--- BEGIN SOURCE EXCERPT ---
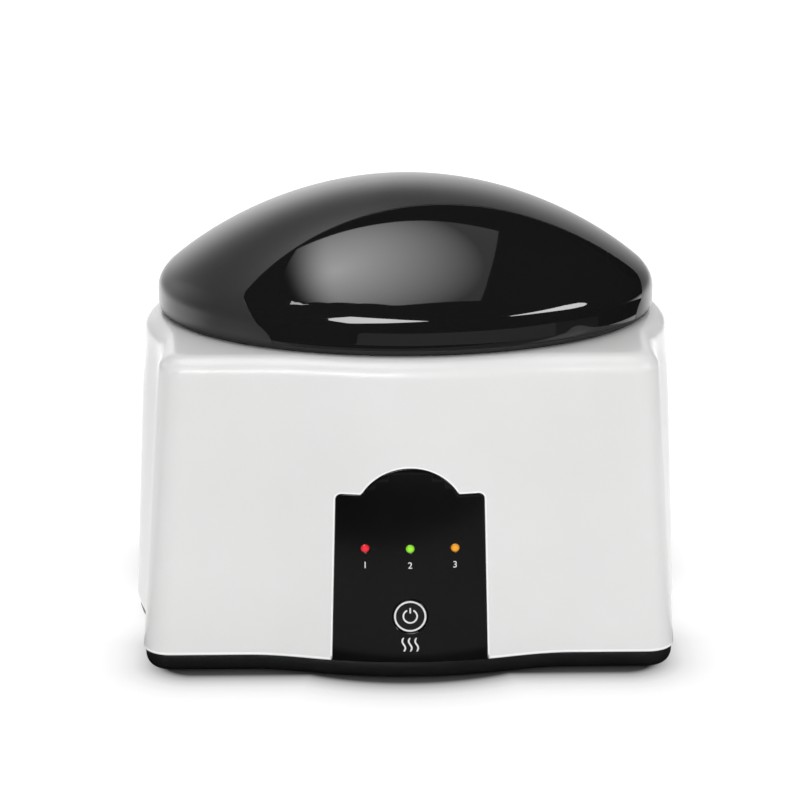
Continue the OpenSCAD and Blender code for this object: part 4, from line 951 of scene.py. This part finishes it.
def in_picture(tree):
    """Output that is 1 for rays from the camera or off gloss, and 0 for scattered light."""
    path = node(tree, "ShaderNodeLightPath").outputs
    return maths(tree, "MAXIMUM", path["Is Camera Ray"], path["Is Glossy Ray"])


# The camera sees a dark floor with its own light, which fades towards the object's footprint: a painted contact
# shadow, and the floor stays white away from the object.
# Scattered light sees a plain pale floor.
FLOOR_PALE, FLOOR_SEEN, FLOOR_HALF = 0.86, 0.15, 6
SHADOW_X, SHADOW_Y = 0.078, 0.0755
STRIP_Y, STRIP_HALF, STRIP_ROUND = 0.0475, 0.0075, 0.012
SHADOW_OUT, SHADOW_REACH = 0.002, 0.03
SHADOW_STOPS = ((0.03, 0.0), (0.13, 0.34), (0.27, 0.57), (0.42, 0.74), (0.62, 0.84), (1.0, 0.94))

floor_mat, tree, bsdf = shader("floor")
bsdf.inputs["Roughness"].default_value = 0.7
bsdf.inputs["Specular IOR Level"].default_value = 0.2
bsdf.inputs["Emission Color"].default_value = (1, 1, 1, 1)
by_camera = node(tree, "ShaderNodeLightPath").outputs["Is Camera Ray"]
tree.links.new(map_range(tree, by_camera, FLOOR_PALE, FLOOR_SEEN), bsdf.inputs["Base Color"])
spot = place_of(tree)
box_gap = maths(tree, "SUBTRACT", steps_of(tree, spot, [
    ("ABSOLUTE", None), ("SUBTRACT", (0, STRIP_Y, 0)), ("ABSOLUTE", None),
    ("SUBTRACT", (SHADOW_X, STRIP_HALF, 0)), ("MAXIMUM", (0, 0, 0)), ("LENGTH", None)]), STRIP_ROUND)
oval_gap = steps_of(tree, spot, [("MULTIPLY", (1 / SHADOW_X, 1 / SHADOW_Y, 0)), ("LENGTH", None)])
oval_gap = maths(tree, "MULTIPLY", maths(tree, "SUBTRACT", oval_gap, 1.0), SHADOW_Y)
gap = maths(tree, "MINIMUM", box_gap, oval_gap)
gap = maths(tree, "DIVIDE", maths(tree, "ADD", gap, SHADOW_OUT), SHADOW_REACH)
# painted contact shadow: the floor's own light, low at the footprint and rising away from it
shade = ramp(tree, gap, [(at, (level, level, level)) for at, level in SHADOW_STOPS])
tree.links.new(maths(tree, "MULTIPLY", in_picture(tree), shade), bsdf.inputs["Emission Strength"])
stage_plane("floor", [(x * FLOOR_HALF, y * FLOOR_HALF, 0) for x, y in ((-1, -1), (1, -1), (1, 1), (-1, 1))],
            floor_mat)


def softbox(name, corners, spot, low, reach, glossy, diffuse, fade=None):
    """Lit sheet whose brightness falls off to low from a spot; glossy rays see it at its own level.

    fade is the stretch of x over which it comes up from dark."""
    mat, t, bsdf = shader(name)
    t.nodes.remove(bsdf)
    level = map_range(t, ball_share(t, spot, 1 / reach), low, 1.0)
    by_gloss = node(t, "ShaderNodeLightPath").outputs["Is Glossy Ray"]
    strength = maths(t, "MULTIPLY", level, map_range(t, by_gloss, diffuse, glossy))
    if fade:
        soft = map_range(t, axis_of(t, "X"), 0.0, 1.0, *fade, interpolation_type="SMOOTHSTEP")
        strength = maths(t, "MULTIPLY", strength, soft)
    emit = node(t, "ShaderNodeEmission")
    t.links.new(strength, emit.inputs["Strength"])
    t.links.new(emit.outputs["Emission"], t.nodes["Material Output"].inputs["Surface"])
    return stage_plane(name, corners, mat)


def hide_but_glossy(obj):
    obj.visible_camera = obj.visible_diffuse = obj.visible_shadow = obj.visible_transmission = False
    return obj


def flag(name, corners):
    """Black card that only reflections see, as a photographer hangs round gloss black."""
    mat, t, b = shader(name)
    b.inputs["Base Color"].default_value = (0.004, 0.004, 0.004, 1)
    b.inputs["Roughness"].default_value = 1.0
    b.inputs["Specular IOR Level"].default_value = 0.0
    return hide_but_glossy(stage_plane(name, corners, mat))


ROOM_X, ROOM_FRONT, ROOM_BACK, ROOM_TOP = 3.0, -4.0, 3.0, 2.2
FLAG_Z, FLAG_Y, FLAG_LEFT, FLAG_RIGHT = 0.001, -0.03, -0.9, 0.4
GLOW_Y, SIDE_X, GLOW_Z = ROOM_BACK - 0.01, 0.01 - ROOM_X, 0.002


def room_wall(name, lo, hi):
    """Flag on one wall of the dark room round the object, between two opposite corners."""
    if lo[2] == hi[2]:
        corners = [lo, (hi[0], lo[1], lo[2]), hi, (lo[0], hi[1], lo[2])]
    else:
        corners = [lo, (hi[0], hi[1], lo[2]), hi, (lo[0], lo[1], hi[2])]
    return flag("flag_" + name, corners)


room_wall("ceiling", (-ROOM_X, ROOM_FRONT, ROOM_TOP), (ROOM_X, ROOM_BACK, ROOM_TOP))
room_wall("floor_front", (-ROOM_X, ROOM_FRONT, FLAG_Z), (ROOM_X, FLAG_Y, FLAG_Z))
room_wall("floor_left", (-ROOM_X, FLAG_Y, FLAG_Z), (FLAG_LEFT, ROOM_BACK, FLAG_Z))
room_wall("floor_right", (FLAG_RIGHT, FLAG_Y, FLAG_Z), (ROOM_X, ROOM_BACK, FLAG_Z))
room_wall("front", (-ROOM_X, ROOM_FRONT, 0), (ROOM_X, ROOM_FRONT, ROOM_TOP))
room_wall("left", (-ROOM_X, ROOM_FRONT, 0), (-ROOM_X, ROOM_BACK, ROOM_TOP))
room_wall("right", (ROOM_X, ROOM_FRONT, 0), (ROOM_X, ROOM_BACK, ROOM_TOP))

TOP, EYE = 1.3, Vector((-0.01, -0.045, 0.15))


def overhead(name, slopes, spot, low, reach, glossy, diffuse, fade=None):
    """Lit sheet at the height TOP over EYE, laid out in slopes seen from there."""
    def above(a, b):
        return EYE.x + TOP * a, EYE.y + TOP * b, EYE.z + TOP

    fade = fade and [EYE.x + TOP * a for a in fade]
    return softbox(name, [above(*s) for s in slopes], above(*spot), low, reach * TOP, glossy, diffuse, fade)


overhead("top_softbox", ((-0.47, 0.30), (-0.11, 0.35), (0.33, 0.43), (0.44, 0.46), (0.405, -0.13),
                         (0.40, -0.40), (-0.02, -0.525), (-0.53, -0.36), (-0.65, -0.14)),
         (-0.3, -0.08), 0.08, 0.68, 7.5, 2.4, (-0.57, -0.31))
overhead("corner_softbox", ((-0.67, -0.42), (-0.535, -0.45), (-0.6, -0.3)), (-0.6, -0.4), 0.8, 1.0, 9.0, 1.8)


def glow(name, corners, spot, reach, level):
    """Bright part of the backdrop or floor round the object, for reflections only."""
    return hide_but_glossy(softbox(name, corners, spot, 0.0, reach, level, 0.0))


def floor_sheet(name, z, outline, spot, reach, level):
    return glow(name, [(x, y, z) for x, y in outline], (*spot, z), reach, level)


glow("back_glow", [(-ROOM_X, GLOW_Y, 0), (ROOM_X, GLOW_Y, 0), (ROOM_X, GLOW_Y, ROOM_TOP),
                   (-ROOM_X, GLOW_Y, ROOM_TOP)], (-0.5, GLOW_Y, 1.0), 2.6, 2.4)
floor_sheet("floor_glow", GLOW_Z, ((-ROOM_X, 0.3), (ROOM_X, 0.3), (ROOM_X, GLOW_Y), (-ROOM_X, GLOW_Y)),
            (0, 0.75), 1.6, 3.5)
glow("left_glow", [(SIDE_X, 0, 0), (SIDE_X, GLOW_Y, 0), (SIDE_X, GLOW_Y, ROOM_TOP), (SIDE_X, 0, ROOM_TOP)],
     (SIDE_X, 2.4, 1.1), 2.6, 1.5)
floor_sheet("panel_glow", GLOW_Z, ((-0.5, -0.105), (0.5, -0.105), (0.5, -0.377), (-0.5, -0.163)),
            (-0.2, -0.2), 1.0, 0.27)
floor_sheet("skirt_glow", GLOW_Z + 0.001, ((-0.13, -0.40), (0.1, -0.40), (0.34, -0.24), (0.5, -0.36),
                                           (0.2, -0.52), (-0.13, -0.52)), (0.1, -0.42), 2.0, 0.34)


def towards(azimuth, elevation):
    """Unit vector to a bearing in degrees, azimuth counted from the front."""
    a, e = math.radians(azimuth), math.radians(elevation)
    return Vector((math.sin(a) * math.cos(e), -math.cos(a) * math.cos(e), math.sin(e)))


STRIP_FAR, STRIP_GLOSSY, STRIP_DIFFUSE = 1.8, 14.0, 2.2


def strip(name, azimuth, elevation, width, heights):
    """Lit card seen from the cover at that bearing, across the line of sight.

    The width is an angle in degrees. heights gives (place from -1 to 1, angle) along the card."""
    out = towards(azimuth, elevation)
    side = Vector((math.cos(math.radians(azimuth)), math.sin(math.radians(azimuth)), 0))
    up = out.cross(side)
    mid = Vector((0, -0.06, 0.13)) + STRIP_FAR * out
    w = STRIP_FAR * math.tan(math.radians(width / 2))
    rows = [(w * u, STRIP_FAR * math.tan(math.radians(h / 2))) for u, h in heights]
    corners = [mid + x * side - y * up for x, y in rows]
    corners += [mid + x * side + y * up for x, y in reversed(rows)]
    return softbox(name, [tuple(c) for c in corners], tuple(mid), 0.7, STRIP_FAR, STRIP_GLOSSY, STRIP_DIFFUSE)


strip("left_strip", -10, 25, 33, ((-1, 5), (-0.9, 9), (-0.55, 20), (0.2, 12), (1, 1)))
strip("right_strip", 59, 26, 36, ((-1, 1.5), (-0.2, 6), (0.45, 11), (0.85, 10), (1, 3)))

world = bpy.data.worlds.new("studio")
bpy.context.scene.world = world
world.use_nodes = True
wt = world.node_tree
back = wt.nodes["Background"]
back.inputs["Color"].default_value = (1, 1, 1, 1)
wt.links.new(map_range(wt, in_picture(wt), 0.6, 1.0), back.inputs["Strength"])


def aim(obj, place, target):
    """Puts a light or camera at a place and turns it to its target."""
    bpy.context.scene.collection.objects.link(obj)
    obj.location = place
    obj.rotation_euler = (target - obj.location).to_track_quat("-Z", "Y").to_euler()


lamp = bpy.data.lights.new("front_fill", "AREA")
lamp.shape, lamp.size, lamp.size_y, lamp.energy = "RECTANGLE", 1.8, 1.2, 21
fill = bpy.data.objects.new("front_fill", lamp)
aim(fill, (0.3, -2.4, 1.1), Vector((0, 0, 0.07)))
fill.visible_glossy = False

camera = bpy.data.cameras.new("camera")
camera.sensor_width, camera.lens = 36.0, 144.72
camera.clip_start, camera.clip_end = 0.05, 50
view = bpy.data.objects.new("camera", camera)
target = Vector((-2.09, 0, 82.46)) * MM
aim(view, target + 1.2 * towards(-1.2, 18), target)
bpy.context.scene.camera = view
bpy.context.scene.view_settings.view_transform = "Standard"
--- END SOURCE EXCERPT ---
> WHAT THE TASK REQUIRES: Give again, word for word, the lines of the listing, starting at its first line and ending with the line containing "0.84), (1.0, 0.94))".

> EXERCISE ANSWER:
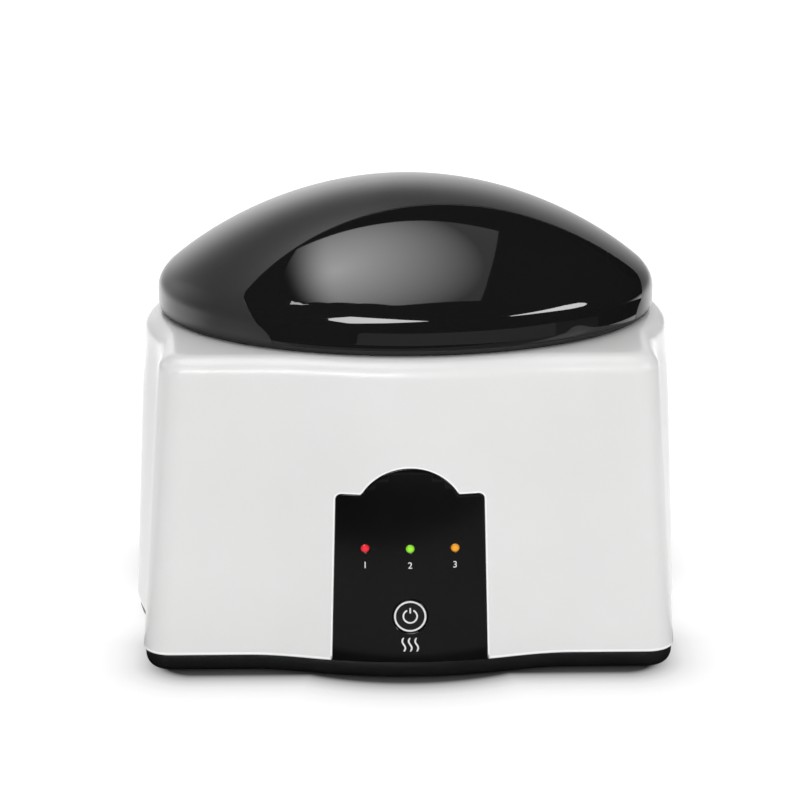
Continue the OpenSCAD and Blender code for this object: part 4, from line 951 of scene.py. This part finishes it.
def in_picture(tree):
    """Output that is 1 for rays from the camera or off gloss, and 0 for scattered light."""
    path = node(tree, "ShaderNodeLightPath").outputs
    return maths(tree, "MAXIMUM", path["Is Camera Ray"], path["Is Glossy Ray"])


# The camera sees a dark floor with its own light, which fades towards the object's footprint: a painted contact
# shadow, and the floor stays white away from the object.
# Scattered light sees a plain pale floor.
FLOOR_PALE, FLOOR_SEEN, FLOOR_HALF = 0.86, 0.15, 6
SHADOW_X, SHADOW_Y = 0.078, 0.0755
STRIP_Y, STRIP_HALF, STRIP_ROUND = 0.0475, 0.0075, 0.012
SHADOW_OUT, SHADOW_REACH = 0.002, 0.03
SHADOW_STOPS = ((0.03, 0.0), (0.13, 0.34), (0.27, 0.57), (0.42, 0.74), (0.62, 0.84), (1.0, 0.94))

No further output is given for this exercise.